Parts and joints as JSON

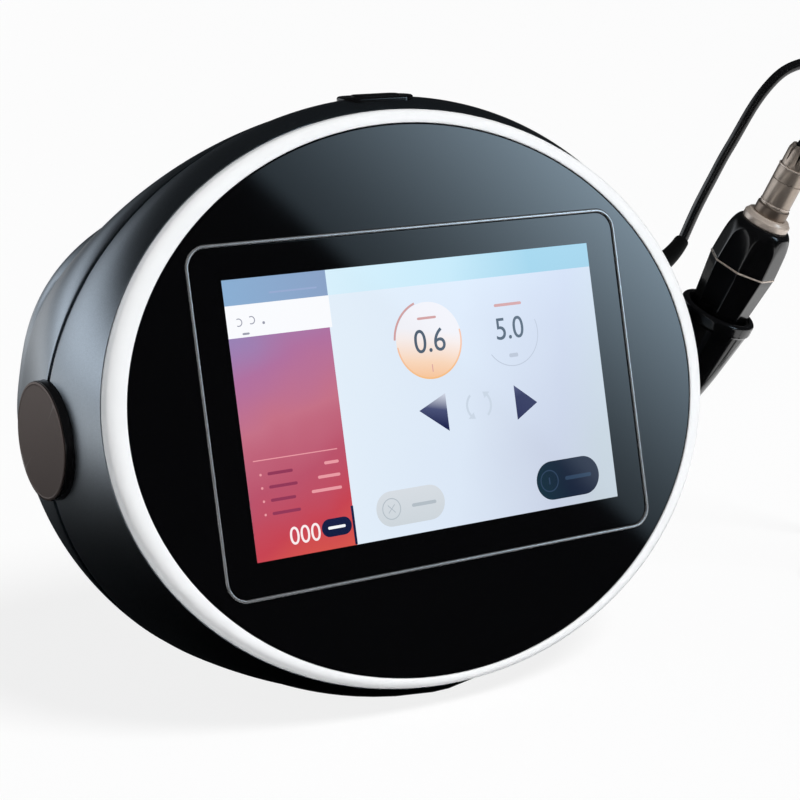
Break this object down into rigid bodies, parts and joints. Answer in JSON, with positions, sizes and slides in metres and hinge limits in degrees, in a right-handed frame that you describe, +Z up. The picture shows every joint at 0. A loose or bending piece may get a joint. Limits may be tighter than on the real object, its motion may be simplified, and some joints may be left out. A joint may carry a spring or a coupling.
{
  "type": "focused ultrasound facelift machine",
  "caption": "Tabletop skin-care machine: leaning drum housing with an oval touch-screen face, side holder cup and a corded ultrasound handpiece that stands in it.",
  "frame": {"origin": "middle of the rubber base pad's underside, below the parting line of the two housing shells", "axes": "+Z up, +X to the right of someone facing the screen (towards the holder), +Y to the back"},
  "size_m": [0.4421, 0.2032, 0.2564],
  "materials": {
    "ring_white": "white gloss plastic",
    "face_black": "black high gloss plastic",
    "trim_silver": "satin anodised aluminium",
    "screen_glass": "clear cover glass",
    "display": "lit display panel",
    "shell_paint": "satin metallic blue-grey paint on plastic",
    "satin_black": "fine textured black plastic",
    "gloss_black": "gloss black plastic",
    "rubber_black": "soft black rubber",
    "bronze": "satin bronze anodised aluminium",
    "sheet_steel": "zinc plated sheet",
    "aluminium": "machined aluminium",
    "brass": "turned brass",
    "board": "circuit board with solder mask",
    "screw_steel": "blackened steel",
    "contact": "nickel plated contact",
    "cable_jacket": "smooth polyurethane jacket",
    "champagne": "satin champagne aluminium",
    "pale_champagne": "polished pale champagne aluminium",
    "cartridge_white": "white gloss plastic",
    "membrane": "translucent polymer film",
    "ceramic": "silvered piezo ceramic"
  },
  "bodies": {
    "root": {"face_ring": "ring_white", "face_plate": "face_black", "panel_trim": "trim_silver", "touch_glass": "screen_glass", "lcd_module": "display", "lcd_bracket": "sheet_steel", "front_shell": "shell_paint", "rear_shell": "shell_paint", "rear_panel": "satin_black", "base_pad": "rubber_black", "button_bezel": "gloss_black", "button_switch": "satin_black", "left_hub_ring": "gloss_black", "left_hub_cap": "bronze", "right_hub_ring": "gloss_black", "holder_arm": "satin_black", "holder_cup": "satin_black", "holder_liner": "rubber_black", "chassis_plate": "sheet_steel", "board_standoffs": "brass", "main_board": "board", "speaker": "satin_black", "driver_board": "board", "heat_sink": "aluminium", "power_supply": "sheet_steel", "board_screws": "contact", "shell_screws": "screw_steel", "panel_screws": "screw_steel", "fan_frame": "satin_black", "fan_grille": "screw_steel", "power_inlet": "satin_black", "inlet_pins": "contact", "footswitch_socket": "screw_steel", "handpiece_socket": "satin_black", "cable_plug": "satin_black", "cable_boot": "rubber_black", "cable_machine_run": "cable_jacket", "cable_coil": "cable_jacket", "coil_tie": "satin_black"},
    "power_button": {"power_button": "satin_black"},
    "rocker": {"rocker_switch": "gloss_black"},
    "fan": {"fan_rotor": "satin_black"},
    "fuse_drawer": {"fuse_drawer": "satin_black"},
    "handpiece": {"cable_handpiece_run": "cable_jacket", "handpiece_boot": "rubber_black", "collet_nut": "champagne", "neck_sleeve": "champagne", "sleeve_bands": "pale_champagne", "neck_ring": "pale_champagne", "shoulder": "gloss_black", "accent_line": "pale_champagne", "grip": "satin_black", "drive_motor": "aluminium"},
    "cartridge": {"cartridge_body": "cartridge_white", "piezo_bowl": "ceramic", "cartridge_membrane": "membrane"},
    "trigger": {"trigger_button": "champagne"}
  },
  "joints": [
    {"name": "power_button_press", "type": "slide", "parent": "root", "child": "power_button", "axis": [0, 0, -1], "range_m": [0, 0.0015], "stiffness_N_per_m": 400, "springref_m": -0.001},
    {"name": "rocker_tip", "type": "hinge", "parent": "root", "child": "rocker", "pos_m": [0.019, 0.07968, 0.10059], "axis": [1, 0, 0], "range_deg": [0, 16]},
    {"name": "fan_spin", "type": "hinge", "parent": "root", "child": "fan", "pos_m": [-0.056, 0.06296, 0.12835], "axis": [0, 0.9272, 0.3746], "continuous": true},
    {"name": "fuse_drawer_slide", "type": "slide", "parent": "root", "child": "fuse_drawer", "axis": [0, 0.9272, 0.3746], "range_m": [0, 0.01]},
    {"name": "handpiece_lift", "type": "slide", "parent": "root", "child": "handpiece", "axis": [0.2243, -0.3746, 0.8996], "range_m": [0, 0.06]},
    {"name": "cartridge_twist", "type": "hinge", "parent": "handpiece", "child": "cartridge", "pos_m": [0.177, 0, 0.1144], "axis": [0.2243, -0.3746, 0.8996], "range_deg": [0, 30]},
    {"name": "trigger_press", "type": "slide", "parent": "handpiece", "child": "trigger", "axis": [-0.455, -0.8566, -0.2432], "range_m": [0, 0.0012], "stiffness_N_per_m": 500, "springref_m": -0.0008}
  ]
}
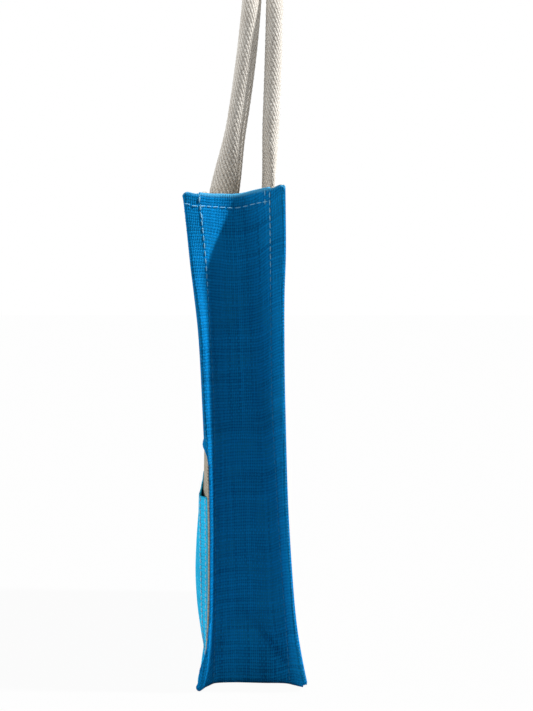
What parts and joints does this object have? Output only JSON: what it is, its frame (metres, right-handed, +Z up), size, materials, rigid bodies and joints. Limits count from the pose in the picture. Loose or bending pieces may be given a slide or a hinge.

▶ [Task goal] Write out every entry exactly as given.

▶ [Exercise output]
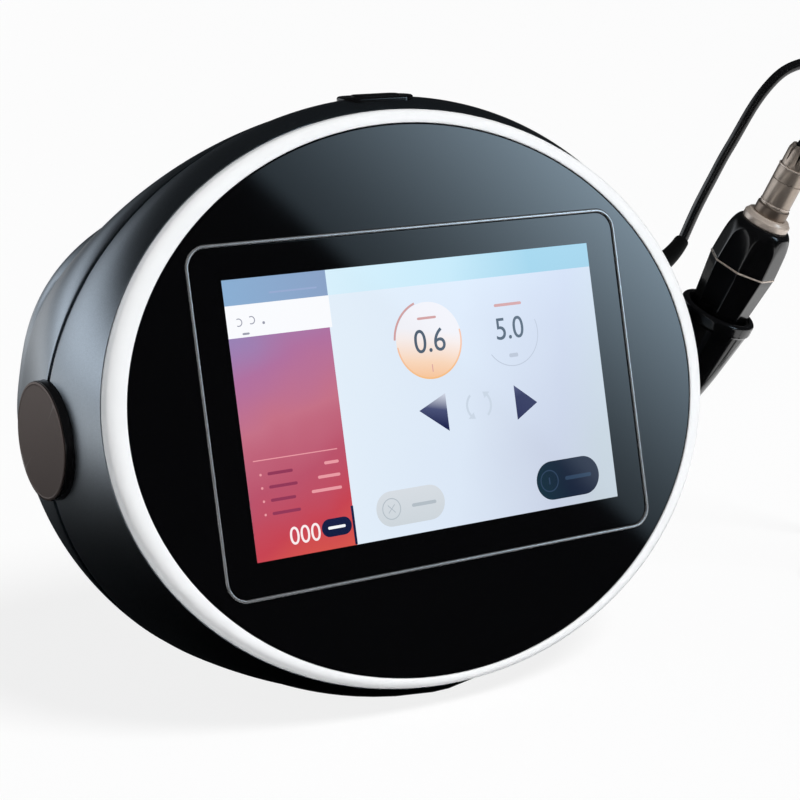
Break this object down into rigid bodies, parts and joints. Answer in JSON, with positions, sizes and slides in metres and hinge limits in degrees, in a right-handed frame that you describe, +Z up. The picture shows every joint at 0. A loose or bending piece may get a joint. Limits may be tighter than on the real object, its motion may be simplified, and some joints may be left out. A joint may carry a spring or a coupling.
{
  "type": "focused ultrasound facelift machine",
  "caption": "Tabletop skin-care machine: leaning drum housing with an oval touch-screen face, side holder cup and a corded ultrasound handpiece that stands in it.",
  "frame": {"origin": "middle of the rubber base pad's underside, below the parting line of the two housing shells", "axes": "+Z up, +X to the right of someone facing the screen (towards the holder), +Y to the back"},
  "size_m": [0.4421, 0.2032, 0.2564],
  "materials": {
    "ring_white": "white gloss plastic",
    "face_black": "black high gloss plastic",
    "trim_silver": "satin anodised aluminium",
    "screen_glass": "clear cover glass",
    "display": "lit display panel",
    "shell_paint": "satin metallic blue-grey paint on plastic",
    "satin_black": "fine textured black plastic",
    "gloss_black": "gloss black plastic",
    "rubber_black": "soft black rubber",
    "bronze": "satin bronze anodised aluminium",
    "sheet_steel": "zinc plated sheet",
    "aluminium": "machined aluminium",
    "brass": "turned brass",
    "board": "circuit board with solder mask",
    "screw_steel": "blackened steel",
    "contact": "nickel plated contact",
    "cable_jacket": "smooth polyurethane jacket",
    "champagne": "satin champagne aluminium",
    "pale_champagne": "polished pale champagne aluminium",
    "cartridge_white": "white gloss plastic",
    "membrane": "translucent polymer film",
    "ceramic": "silvered piezo ceramic"
  },
  "bodies": {
    "root": {"face_ring": "ring_white", "face_plate": "face_black", "panel_trim": "trim_silver", "touch_glass": "screen_glass", "lcd_module": "display", "lcd_bracket": "sheet_steel", "front_shell": "shell_paint", "rear_shell": "shell_paint", "rear_panel": "satin_black", "base_pad": "rubber_black", "button_bezel": "gloss_black", "button_switch": "satin_black", "left_hub_ring": "gloss_black", "left_hub_cap": "bronze", "right_hub_ring": "gloss_black", "holder_arm": "satin_black", "holder_cup": "satin_black", "holder_liner": "rubber_black", "chassis_plate": "sheet_steel", "board_standoffs": "brass", "main_board": "board", "speaker": "satin_black", "driver_board": "board", "heat_sink": "aluminium", "power_supply": "sheet_steel", "board_screws": "contact", "shell_screws": "screw_steel", "panel_screws": "screw_steel", "fan_frame": "satin_black", "fan_grille": "screw_steel", "power_inlet": "satin_black", "inlet_pins": "contact", "footswitch_socket": "screw_steel", "handpiece_socket": "satin_black", "cable_plug": "satin_black", "cable_boot": "rubber_black", "cable_machine_run": "cable_jacket", "cable_coil": "cable_jacket", "coil_tie": "satin_black"},
    "power_button": {"power_button": "satin_black"},
    "rocker": {"rocker_switch": "gloss_black"},
    "fan": {"fan_rotor": "satin_black"},
    "fuse_drawer": {"fuse_drawer": "satin_black"},
    "handpiece": {"cable_handpiece_run": "cable_jacket", "handpiece_boot": "rubber_black", "collet_nut": "champagne", "neck_sleeve": "champagne", "sleeve_bands": "pale_champagne", "neck_ring": "pale_champagne", "shoulder": "gloss_black", "accent_line": "pale_champagne", "grip": "satin_black", "drive_motor": "aluminium"},
    "cartridge": {"cartridge_body": "cartridge_white", "piezo_bowl": "ceramic", "cartridge_membrane": "membrane"},
    "trigger": {"trigger_button": "champagne"}
  },
  "joints": [
    {"name": "power_button_press", "type": "slide", "parent": "root", "child": "power_button", "axis": [0, 0, -1], "range_m": [0, 0.0015], "stiffness_N_per_m": 400, "springref_m": -0.001},
    {"name": "rocker_tip", "type": "hinge", "parent": "root", "child": "rocker", "pos_m": [0.019, 0.07968, 0.10059], "axis": [1, 0, 0], "range_deg": [0, 16]},
    {"name": "fan_spin", "type": "hinge", "parent": "root", "child": "fan", "pos_m": [-0.056, 0.06296, 0.12835], "axis": [0, 0.9272, 0.3746], "continuous": true},
    {"name": "fuse_drawer_slide", "type": "slide", "parent": "root", "child": "fuse_drawer", "axis": [0, 0.9272, 0.3746], "range_m": [0, 0.01]},
    {"name": "handpiece_lift", "type": "slide", "parent": "root", "child": "handpiece", "axis": [0.2243, -0.3746, 0.8996], "range_m": [0, 0.06]},
    {"name": "cartridge_twist", "type": "hinge", "parent": "handpiece", "child": "cartridge", "pos_m": [0.177, 0, 0.1144], "axis": [0.2243, -0.3746, 0.8996], "range_deg": [0, 30]},
    {"name": "trigger_press", "type": "slide", "parent": "handpiece", "child": "trigger", "axis": [-0.455, -0.8566, -0.2432], "range_m": [0, 0.0012], "stiffness_N_per_m": 500, "springref_m": -0.0008}
  ]
}
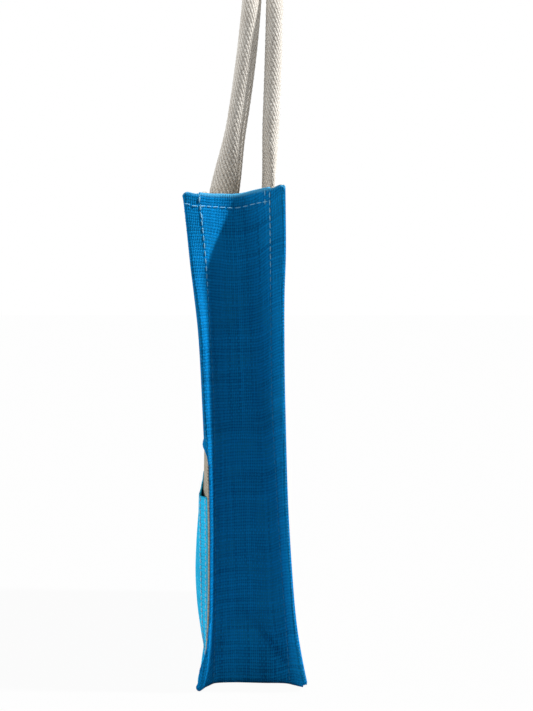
What parts and joints does this object have? Output only JSON: what it is, its frame (metres, right-handed, +Z up), size, materials, rigid bodies and joints. Limits count from the pose in the picture. Loose or bending pieces may be given a slide or a hinge.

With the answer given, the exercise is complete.